If clients are able to select a portfolio other than the one recommended by the robo-adviser, the SEC staff also encourages robo-advisers to explain why a specific investment portfolio may be more appropriate for certain investment objectives and risk profiles.

Compliance Programs

RIAs are required under Rule 206(4)-7 of the Advisers Act to adopt, implement, and annually review policies and procedures that are reasonably designed to prevent violation of the Act and its rules. In addition, an investment adviser must appoint a chief compliance officer to administer its compliance policies and procedures. In light of the unique nature of a robo-adviser’s services, the SEC staff encourages robo-advisers to consider whether to adopt written policies and procedures that address issues such as:

  • The development, testing, and back-testing of the algorithmic code, including the post-implementation monitoring of its performance;
  • The ability to meet suitability obligations, based on how client information is gathered;
  • Disclosure to clients regarding material changes to the algorithmic code;
  • Oversight of any third party that develops, owns, or manages the algorithmic code or software used;
  • Prevention and detection of, and response to, cybersecurity threats, as well as protection of client accounts and key systems; and
  • The use of electronic media in connection with the marketing of advisory services.
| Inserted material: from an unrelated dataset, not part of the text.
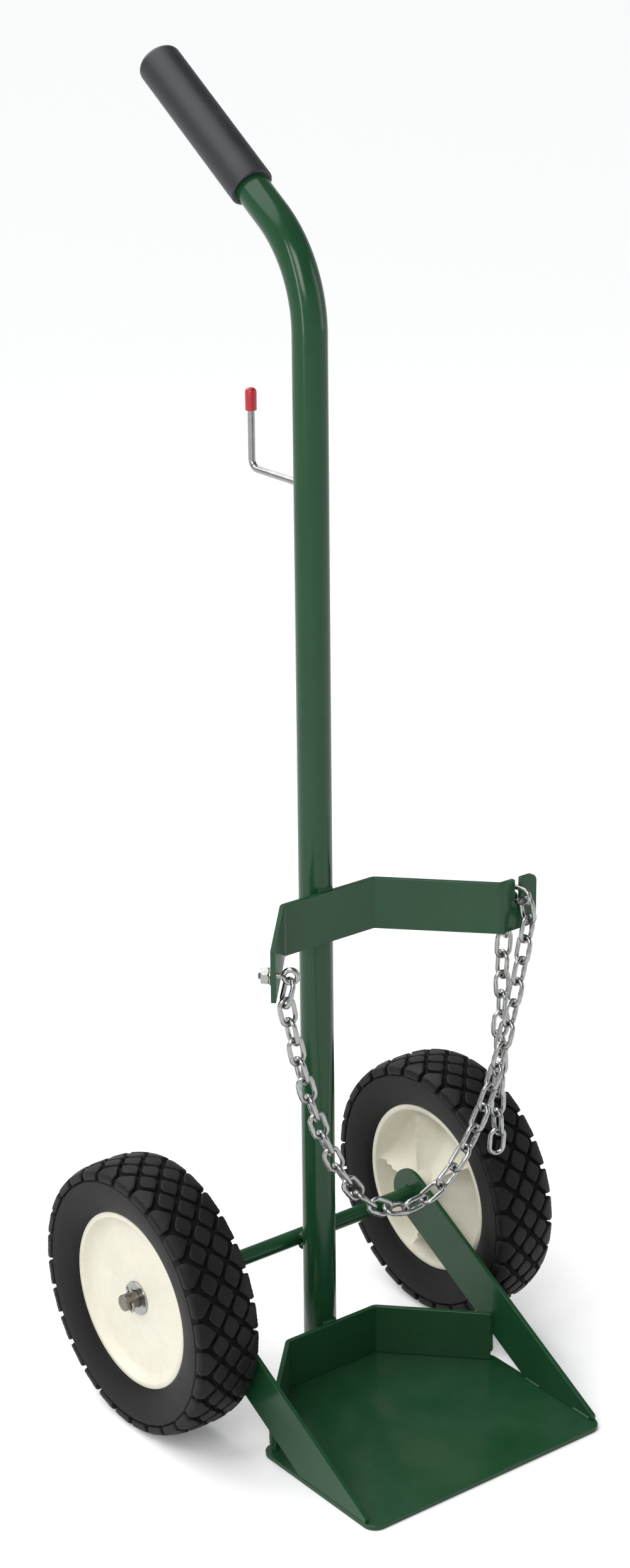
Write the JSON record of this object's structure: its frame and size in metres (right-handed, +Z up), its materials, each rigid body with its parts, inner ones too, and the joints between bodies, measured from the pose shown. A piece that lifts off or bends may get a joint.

Practical Considerations for Robo-Advisers

The limited human interaction that is typical of many robo-adviser service models can create unique operational challenges to compliance with the Advisers Act. Thus, robo-advisers should carefully consider the SEC staff’s suggestions in the context of their disclosure, suitability, and compliance obligations. In addition, the questions and considerations provided in the Investor Bulletin may assist robo-advisers as their services continue to develop and grow, especially as they interact with clients.